CHALLENGE: Up to and including the line that contains "back_chamfer = 0.08; // [0.02:0.01:0.1]", write out each line of the material from its first line, exactly.

TASK INPUT:
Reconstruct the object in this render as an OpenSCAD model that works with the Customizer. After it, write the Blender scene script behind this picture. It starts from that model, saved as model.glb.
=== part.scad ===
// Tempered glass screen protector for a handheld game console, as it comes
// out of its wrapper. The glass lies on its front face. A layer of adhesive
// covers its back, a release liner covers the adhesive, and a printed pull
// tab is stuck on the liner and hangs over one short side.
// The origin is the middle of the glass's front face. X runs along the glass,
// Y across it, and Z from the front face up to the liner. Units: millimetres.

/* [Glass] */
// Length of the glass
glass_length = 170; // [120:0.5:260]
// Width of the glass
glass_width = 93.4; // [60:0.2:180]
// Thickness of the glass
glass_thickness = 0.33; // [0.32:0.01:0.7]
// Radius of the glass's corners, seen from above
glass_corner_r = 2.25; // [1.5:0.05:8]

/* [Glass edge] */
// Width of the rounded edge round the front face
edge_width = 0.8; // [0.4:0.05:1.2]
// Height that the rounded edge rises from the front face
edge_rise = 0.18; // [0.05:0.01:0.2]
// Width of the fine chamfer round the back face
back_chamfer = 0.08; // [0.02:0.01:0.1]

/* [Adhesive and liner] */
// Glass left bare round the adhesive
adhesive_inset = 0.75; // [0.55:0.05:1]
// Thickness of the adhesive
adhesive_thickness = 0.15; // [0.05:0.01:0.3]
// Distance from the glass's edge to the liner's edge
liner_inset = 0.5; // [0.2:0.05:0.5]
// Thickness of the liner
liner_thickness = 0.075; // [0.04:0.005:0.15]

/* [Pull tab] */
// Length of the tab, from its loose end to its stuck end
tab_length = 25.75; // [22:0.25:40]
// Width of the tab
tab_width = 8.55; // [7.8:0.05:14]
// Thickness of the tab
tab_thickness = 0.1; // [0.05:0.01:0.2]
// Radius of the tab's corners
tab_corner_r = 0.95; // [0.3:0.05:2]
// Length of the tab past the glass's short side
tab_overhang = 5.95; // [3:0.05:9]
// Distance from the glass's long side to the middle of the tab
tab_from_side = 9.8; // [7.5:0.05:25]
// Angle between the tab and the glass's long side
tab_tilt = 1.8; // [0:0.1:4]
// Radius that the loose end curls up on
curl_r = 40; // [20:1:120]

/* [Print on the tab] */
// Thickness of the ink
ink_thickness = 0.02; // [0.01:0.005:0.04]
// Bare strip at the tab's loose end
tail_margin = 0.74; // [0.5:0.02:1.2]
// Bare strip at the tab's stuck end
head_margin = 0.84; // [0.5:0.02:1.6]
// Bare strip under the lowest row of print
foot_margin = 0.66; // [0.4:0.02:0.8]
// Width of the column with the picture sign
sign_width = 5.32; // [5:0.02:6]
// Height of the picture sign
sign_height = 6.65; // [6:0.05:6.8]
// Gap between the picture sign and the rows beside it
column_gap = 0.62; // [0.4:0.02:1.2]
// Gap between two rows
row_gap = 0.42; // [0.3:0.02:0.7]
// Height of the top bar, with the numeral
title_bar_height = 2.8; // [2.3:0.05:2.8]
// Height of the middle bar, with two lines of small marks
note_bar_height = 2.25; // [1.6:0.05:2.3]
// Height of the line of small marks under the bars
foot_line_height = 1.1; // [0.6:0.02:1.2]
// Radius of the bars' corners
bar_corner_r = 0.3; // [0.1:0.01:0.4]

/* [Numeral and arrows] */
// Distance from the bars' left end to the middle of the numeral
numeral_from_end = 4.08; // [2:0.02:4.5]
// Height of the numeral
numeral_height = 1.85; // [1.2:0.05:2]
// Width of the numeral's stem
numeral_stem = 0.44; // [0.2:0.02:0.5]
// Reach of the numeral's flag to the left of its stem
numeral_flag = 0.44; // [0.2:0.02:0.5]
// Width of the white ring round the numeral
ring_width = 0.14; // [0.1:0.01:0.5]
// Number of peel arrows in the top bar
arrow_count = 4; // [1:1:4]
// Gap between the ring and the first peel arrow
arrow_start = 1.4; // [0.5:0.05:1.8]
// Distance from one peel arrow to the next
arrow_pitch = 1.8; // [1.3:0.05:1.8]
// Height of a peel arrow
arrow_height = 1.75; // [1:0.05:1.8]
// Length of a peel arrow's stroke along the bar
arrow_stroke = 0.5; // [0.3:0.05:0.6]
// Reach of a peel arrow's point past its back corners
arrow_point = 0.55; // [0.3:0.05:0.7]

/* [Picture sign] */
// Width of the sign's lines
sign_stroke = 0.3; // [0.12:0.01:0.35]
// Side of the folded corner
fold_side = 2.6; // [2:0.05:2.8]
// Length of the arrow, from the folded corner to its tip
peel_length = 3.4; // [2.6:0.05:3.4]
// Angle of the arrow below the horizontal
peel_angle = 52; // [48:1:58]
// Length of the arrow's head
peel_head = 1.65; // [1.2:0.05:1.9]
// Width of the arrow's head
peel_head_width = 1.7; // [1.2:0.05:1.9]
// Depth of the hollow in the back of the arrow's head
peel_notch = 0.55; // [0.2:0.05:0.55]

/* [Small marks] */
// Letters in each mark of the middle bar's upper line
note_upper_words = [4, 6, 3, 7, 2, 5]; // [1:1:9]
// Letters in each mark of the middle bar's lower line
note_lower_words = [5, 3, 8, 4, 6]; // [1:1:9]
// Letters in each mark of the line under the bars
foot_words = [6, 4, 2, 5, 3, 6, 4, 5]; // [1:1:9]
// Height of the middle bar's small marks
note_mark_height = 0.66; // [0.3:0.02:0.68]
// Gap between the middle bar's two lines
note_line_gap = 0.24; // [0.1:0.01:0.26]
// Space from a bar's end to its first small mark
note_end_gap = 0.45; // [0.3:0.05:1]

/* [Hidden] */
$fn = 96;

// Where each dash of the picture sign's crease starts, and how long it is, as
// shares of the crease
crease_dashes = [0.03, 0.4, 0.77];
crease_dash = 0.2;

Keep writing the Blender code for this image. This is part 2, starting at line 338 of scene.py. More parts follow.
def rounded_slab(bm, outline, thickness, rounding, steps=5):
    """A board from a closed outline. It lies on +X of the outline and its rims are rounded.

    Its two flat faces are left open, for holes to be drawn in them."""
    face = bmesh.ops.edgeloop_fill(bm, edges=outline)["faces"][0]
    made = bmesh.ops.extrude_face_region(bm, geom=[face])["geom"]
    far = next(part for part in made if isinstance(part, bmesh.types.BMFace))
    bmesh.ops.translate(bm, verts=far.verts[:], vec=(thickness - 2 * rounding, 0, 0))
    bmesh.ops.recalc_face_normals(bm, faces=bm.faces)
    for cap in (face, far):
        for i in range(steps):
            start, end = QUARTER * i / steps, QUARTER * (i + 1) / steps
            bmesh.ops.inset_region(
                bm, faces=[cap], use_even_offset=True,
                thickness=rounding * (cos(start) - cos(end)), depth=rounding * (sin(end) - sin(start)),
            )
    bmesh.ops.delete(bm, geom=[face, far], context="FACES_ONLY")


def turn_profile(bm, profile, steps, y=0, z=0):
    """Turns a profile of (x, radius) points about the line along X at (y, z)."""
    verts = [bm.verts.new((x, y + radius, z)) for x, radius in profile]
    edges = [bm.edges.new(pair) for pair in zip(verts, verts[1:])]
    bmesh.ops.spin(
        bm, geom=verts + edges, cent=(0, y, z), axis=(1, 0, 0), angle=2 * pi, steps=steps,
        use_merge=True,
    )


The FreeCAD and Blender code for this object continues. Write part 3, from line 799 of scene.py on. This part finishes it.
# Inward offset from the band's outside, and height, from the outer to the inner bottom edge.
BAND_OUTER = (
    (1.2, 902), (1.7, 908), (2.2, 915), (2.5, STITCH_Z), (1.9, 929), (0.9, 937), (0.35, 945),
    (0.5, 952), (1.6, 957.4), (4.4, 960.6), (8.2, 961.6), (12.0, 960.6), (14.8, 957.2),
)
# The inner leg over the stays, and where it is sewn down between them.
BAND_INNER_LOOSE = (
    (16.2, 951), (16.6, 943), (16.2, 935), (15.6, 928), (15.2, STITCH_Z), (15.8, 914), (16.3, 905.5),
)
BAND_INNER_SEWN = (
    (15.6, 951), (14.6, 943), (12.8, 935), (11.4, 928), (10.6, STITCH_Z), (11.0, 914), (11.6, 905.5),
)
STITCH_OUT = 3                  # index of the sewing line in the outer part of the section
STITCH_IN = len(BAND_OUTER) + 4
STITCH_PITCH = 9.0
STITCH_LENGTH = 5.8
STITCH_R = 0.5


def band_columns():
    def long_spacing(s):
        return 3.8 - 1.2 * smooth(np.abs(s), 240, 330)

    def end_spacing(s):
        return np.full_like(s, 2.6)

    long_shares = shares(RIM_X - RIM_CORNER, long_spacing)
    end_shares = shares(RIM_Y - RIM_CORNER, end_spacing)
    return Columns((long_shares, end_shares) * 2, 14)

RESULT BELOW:
Reconstruct the object in this render as an OpenSCAD model that works with the Customizer. After it, write the Blender scene script behind this picture. It starts from that model, saved as model.glb.
=== part.scad ===
// Tempered glass screen protector for a handheld game console, as it comes
// out of its wrapper. The glass lies on its front face. A layer of adhesive
// covers its back, a release liner covers the adhesive, and a printed pull
// tab is stuck on the liner and hangs over one short side.
// The origin is the middle of the glass's front face. X runs along the glass,
// Y across it, and Z from the front face up to the liner. Units: millimetres.

/* [Glass] */
// Length of the glass
glass_length = 170; // [120:0.5:260]
// Width of the glass
glass_width = 93.4; // [60:0.2:180]
// Thickness of the glass
glass_thickness = 0.33; // [0.32:0.01:0.7]
// Radius of the glass's corners, seen from above
glass_corner_r = 2.25; // [1.5:0.05:8]

/* [Glass edge] */
// Width of the rounded edge round the front face
edge_width = 0.8; // [0.4:0.05:1.2]
// Height that the rounded edge rises from the front face
edge_rise = 0.18; // [0.05:0.01:0.2]
// Width of the fine chamfer round the back face
back_chamfer = 0.08; // [0.02:0.01:0.1]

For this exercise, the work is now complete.